OBJECTIVE >>
Print exactly the part opening with the line containing "---------- transport wheels" and closing with the line containing "obj.matrix_parent_inverse = Matrix.Identity(4)", with both of those lines included.

EXERCISE MATERIALS >>
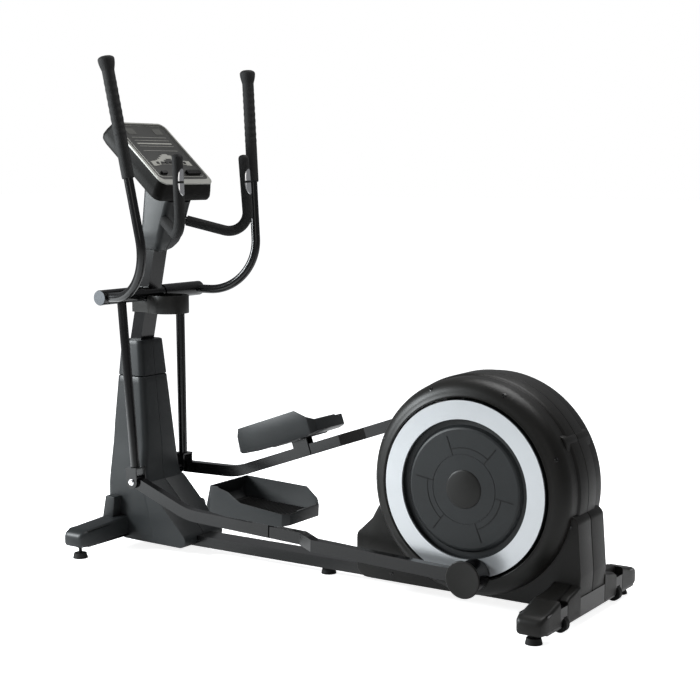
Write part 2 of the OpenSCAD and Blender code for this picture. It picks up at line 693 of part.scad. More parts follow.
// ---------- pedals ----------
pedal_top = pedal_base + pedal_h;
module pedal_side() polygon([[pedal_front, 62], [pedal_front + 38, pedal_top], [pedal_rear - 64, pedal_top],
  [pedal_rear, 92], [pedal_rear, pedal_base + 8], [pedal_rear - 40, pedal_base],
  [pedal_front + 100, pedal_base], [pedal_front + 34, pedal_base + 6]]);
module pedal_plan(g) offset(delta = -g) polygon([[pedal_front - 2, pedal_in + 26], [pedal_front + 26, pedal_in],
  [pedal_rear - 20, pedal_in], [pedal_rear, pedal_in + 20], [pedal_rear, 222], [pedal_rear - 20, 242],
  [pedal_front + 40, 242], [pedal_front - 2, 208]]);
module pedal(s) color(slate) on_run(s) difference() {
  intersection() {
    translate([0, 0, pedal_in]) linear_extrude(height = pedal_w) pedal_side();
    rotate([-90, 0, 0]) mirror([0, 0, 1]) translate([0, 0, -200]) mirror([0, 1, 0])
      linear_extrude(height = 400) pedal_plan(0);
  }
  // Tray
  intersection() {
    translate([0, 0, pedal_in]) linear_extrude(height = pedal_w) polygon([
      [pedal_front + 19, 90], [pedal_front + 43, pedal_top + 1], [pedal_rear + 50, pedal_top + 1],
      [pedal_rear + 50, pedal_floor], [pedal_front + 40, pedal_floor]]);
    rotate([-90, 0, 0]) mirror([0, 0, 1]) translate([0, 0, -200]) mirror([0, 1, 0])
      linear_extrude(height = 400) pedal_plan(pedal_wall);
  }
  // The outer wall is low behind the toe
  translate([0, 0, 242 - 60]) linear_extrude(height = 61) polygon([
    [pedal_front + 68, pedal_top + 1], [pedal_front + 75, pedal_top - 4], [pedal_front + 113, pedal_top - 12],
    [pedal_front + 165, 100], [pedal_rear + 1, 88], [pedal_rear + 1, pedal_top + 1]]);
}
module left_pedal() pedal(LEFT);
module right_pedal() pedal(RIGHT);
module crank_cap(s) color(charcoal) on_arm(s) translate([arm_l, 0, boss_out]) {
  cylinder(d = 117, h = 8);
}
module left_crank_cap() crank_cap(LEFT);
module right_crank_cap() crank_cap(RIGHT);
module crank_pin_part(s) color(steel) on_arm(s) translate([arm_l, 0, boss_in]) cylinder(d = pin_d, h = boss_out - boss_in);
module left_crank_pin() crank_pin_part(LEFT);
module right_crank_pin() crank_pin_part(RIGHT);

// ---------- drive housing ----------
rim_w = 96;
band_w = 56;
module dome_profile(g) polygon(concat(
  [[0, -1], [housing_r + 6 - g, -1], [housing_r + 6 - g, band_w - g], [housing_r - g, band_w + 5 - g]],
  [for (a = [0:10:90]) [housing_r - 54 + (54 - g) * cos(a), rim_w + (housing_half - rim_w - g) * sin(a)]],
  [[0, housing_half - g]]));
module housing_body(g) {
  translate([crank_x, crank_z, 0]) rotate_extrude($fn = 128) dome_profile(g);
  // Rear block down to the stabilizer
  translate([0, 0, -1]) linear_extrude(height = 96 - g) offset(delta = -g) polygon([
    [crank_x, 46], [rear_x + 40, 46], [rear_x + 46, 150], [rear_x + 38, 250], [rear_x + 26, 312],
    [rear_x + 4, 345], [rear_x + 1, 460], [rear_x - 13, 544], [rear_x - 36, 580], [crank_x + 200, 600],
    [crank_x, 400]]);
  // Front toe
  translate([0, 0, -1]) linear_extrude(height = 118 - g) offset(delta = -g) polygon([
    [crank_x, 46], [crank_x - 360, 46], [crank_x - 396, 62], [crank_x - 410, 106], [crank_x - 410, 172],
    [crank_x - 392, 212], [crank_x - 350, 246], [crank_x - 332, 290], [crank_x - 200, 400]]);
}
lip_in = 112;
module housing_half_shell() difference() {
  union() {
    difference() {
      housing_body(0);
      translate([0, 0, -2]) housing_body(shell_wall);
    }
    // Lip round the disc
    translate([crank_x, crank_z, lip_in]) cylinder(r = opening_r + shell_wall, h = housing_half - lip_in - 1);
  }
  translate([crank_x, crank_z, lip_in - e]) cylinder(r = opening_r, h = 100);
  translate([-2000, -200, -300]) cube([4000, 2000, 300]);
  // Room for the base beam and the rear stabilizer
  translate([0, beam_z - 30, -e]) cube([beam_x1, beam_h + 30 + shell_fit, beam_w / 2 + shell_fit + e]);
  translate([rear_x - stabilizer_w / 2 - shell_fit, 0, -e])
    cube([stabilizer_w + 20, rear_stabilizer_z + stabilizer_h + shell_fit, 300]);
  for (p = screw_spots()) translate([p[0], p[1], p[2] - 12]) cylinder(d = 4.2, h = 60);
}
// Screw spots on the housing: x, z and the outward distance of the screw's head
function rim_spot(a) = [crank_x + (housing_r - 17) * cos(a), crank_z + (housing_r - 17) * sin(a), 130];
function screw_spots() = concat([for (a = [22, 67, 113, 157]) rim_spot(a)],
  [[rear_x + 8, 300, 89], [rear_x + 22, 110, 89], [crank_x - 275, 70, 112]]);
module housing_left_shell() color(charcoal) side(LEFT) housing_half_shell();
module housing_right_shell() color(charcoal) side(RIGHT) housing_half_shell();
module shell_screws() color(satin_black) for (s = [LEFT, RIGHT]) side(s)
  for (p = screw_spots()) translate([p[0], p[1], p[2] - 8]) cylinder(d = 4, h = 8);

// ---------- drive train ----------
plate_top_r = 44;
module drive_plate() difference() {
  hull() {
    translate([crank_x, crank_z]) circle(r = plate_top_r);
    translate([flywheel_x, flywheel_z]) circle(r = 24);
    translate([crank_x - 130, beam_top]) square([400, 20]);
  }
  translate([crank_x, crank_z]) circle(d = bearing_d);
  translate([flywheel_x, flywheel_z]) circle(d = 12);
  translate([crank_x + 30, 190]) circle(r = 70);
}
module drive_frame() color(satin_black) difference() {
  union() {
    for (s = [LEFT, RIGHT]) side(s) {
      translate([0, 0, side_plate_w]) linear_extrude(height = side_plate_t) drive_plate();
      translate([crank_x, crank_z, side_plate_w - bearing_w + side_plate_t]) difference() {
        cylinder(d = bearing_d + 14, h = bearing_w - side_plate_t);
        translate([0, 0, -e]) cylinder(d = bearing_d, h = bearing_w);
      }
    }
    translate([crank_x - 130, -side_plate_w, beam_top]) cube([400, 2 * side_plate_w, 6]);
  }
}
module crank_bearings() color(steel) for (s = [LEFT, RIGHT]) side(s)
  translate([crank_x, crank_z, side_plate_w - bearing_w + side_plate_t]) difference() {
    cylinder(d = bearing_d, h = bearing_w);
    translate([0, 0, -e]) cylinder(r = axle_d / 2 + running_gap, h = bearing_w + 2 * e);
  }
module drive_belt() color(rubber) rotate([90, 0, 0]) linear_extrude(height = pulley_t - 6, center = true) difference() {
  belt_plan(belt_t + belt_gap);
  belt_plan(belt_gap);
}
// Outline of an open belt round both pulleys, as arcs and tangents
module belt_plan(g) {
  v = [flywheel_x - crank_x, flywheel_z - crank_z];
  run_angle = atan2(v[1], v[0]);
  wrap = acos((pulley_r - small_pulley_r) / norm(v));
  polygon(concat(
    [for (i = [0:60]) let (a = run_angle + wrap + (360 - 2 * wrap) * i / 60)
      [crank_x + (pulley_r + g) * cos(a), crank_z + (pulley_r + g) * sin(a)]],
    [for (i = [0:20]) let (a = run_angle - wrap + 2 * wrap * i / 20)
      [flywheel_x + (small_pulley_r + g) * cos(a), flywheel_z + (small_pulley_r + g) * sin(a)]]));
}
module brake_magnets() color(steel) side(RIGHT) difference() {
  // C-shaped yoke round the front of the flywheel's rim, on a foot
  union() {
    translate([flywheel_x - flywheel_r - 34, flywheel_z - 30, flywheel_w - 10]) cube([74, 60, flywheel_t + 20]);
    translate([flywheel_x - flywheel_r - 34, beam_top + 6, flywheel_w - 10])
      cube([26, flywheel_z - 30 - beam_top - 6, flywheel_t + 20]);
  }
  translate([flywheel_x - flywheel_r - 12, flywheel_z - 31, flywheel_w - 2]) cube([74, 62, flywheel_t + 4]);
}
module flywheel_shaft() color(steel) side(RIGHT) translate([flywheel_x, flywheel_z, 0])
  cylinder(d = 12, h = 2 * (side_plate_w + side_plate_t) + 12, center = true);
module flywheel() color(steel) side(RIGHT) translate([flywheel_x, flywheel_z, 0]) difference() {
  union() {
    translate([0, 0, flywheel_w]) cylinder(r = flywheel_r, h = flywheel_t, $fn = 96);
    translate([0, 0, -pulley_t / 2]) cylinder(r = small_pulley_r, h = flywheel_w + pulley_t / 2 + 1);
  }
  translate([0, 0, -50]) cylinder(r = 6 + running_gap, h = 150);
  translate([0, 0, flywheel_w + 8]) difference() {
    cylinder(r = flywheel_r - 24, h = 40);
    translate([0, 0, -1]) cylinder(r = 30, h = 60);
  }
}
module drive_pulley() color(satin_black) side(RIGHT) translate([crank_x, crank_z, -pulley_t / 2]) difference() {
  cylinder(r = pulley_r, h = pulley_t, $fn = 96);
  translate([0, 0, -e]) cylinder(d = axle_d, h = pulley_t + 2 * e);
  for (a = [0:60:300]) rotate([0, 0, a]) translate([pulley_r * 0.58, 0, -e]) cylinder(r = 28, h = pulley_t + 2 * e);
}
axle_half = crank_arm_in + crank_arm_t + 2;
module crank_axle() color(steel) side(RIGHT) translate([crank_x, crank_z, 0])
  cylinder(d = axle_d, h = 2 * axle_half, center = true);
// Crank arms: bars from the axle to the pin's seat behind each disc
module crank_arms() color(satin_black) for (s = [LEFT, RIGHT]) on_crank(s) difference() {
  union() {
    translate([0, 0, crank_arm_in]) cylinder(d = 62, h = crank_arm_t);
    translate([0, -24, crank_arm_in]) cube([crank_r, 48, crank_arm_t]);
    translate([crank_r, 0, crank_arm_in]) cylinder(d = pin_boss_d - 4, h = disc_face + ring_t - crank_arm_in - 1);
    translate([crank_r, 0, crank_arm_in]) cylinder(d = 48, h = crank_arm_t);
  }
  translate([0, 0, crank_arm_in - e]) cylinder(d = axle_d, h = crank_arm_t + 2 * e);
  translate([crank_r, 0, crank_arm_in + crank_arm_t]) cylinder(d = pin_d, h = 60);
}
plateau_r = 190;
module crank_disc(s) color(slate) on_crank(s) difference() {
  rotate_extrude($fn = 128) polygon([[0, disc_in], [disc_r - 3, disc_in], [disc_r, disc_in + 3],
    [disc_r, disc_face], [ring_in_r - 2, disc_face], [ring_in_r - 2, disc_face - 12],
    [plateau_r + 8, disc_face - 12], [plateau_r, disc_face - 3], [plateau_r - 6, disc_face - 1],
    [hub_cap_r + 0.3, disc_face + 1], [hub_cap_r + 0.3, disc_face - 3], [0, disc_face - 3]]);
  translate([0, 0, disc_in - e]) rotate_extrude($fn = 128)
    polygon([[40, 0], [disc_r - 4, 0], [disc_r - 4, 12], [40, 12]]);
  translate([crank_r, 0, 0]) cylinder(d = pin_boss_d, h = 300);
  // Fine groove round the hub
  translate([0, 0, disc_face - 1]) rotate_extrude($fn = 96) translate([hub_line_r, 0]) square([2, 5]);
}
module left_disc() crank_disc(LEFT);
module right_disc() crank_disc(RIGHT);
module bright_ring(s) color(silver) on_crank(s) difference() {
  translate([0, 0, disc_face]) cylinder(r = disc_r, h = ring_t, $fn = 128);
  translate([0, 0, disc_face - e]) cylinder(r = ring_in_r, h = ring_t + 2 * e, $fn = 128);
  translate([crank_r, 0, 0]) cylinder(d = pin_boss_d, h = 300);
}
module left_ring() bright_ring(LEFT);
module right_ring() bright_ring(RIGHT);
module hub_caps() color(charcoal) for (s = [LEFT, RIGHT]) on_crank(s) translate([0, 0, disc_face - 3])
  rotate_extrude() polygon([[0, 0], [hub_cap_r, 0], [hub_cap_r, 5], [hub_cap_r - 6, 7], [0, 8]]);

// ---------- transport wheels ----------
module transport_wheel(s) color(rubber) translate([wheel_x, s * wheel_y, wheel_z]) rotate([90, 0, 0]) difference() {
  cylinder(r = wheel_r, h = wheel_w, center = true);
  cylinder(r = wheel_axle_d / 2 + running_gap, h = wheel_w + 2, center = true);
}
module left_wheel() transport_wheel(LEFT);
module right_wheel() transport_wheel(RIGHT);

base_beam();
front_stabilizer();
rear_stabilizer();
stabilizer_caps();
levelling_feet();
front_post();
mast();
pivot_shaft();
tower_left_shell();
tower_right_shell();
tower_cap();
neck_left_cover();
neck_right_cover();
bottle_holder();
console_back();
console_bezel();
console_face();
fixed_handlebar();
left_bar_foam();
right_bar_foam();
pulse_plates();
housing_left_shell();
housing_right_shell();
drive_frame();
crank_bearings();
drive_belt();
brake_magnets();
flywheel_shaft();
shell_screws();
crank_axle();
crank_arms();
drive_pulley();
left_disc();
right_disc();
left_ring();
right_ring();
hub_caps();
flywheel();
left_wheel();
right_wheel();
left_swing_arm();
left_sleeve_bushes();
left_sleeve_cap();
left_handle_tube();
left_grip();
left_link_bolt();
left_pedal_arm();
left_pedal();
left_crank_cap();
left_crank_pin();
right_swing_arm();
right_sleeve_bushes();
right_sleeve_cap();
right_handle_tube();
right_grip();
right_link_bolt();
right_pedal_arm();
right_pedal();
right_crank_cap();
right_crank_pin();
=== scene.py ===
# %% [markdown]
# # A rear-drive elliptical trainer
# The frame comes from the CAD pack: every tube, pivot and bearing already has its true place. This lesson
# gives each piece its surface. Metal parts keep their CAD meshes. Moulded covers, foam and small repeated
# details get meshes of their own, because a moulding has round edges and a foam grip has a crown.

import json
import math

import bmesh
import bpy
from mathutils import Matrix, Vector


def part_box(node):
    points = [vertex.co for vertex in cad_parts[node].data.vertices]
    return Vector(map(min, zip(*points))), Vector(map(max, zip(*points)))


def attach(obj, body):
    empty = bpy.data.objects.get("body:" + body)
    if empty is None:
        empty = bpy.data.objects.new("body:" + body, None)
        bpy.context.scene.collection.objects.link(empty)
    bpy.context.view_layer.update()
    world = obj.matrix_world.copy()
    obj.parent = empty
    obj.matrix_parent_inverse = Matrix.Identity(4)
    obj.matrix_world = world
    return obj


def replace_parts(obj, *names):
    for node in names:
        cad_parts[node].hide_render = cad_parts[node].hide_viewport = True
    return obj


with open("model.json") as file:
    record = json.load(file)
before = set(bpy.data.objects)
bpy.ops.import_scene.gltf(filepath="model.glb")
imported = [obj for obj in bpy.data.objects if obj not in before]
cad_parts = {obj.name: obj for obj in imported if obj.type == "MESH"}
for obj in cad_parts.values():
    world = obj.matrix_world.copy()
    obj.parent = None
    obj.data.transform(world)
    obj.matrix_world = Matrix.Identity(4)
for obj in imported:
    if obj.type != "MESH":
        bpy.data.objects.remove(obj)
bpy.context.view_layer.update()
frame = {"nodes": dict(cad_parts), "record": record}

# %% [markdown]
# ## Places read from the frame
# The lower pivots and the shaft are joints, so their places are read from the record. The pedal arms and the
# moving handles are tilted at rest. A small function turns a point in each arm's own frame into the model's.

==

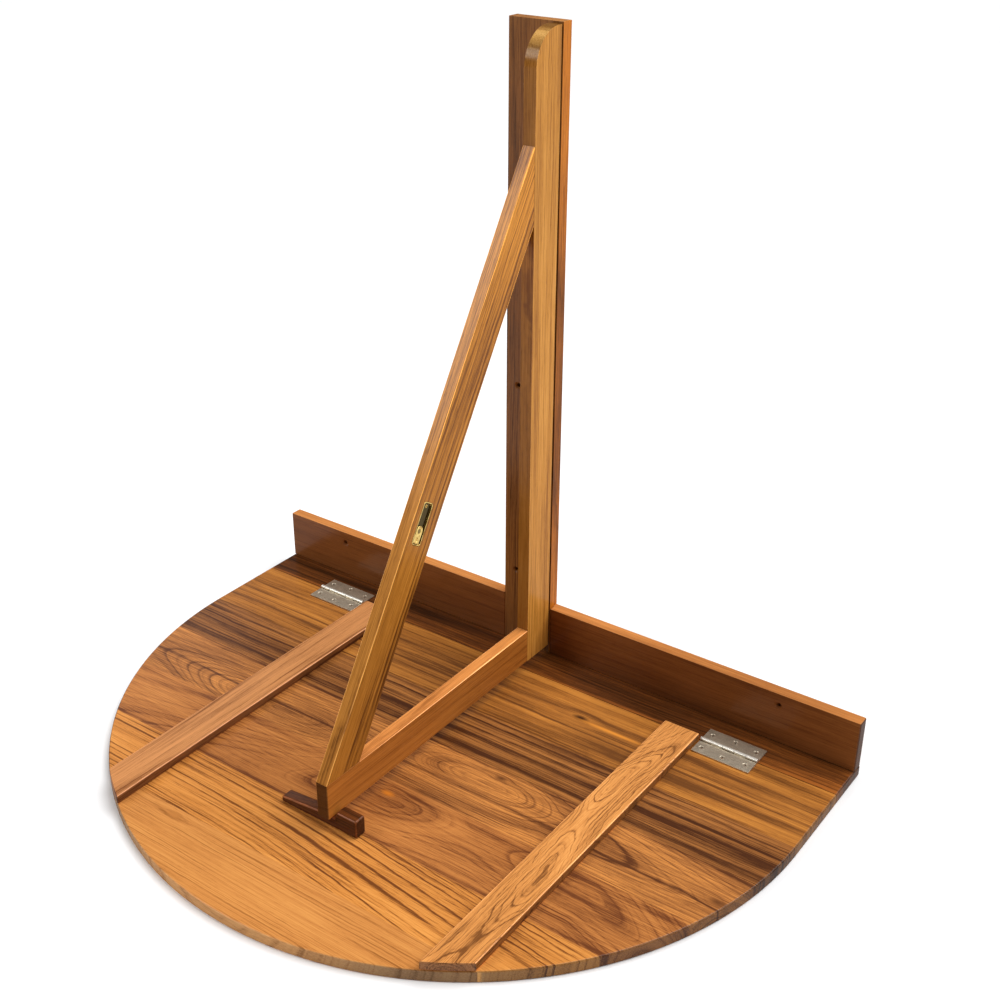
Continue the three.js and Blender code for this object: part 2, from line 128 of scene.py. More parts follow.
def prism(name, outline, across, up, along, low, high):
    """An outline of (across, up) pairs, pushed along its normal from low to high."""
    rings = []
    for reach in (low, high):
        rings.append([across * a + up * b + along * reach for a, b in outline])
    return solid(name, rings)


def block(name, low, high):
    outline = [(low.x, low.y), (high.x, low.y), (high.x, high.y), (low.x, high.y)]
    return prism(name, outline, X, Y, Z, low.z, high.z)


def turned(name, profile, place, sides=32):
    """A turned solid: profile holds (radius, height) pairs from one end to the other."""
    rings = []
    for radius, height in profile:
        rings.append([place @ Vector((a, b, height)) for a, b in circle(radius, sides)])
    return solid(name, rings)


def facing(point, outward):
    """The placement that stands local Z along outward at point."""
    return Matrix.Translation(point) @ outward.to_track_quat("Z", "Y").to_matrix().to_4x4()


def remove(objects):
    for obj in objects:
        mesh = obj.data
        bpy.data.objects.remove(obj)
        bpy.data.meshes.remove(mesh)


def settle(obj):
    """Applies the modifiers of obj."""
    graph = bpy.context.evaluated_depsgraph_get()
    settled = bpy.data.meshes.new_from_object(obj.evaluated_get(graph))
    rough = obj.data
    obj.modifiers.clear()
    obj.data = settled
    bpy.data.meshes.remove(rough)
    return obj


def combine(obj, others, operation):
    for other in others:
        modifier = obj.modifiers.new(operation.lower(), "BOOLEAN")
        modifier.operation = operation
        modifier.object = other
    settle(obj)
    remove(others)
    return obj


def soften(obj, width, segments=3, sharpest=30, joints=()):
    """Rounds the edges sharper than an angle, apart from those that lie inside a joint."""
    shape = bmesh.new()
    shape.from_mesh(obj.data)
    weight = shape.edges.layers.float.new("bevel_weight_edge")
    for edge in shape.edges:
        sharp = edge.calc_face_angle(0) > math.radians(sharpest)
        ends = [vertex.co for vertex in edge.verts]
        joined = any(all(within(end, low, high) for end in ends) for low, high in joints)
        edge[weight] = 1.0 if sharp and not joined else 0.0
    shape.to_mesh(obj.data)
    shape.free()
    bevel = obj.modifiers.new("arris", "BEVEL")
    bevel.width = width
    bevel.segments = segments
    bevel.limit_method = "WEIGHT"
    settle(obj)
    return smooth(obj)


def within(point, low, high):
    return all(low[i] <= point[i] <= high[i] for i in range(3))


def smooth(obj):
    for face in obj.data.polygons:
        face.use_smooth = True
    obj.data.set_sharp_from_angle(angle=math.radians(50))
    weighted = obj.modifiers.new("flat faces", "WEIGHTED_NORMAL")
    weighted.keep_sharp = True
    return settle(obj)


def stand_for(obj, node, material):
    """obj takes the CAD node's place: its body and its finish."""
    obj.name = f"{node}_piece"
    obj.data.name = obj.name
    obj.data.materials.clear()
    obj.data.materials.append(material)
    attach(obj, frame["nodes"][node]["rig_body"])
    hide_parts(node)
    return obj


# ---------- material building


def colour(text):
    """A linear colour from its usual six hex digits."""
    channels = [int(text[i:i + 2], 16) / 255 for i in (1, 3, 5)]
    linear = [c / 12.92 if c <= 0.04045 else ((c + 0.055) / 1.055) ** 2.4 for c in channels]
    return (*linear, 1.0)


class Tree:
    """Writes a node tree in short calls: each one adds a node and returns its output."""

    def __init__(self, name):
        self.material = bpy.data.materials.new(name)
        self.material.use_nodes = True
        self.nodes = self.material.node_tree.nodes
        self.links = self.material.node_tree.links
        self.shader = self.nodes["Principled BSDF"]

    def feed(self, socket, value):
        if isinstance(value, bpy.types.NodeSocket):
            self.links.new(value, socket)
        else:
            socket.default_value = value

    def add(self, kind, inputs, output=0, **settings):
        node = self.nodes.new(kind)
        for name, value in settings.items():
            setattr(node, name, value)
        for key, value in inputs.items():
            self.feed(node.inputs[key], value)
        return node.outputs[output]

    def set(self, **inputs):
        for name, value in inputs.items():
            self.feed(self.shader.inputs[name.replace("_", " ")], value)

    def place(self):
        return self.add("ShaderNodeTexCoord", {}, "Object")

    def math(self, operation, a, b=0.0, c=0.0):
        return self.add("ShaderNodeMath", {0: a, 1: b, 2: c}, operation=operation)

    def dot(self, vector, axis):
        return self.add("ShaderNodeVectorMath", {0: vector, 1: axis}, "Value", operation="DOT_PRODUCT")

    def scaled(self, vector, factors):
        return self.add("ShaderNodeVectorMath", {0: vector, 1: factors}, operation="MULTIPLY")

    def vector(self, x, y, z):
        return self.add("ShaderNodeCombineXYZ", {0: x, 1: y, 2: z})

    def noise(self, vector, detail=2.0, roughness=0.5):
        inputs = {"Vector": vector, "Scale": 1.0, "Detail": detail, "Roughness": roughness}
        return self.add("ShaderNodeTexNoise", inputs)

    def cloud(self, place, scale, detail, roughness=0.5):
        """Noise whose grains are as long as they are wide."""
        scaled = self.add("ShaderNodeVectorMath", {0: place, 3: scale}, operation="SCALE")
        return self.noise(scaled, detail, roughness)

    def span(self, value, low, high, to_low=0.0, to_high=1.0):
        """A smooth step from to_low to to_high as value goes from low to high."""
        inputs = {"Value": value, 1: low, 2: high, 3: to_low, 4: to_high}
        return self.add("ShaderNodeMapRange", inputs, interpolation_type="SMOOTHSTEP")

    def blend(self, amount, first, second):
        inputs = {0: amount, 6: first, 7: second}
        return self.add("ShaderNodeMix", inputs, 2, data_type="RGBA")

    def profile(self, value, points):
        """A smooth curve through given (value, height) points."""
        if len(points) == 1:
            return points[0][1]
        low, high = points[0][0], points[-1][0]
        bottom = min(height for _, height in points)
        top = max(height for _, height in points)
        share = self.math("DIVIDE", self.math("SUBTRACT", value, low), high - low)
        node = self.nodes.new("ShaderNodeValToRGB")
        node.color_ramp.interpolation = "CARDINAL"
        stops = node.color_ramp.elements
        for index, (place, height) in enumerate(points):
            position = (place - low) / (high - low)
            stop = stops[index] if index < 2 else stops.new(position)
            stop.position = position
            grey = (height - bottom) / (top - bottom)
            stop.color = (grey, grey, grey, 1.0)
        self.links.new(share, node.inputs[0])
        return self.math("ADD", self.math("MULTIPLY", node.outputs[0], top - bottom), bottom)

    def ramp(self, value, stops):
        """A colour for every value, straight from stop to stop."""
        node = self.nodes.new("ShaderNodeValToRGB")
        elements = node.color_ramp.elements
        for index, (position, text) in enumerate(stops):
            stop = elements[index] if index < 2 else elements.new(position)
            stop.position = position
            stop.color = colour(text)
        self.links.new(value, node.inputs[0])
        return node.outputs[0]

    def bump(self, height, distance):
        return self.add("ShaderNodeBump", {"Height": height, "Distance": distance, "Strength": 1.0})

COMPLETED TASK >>
// ---------- transport wheels ----------
module transport_wheel(s) color(rubber) translate([wheel_x, s * wheel_y, wheel_z]) rotate([90, 0, 0]) difference() {
  cylinder(r = wheel_r, h = wheel_w, center = true);
  cylinder(r = wheel_axle_d / 2 + running_gap, h = wheel_w + 2, center = true);
}
module left_wheel() transport_wheel(LEFT);
module right_wheel() transport_wheel(RIGHT);

base_beam();
front_stabilizer();
rear_stabilizer();
stabilizer_caps();
levelling_feet();
front_post();
mast();
pivot_shaft();
tower_left_shell();
tower_right_shell();
tower_cap();
neck_left_cover();
neck_right_cover();
bottle_holder();
console_back();
console_bezel();
console_face();
fixed_handlebar();
left_bar_foam();
right_bar_foam();
pulse_plates();
housing_left_shell();
housing_right_shell();
drive_frame();
crank_bearings();
drive_belt();
brake_magnets();
flywheel_shaft();
shell_screws();
crank_axle();
crank_arms();
drive_pulley();
left_disc();
right_disc();
left_ring();
right_ring();
hub_caps();
flywheel();
left_wheel();
right_wheel();
left_swing_arm();
left_sleeve_bushes();
left_sleeve_cap();
left_handle_tube();
left_grip();
left_link_bolt();
left_pedal_arm();
left_pedal();
left_crank_cap();
left_crank_pin();
right_swing_arm();
right_sleeve_bushes();
right_sleeve_cap();
right_handle_tube();
right_grip();
right_link_bolt();
right_pedal_arm();
right_pedal();
right_crank_cap();
right_crank_pin();
=== scene.py ===
# %% [markdown]
# # A rear-drive elliptical trainer
# The frame comes from the CAD pack: every tube, pivot and bearing already has its true place. This lesson
# gives each piece its surface. Metal parts keep their CAD meshes. Moulded covers, foam and small repeated
# details get meshes of their own, because a moulding has round edges and a foam grip has a crown.

import json
import math

import bmesh
import bpy
from mathutils import Matrix, Vector


def part_box(node):
    points = [vertex.co for vertex in cad_parts[node].data.vertices]
    return Vector(map(min, zip(*points))), Vector(map(max, zip(*points)))


def attach(obj, body):
    empty = bpy.data.objects.get("body:" + body)
    if empty is None:
        empty = bpy.data.objects.new("body:" + body, None)
        bpy.context.scene.collection.objects.link(empty)
    bpy.context.view_layer.update()
    world = obj.matrix_world.copy()
    obj.parent = empty
    obj.matrix_parent_inverse = Matrix.Identity(4)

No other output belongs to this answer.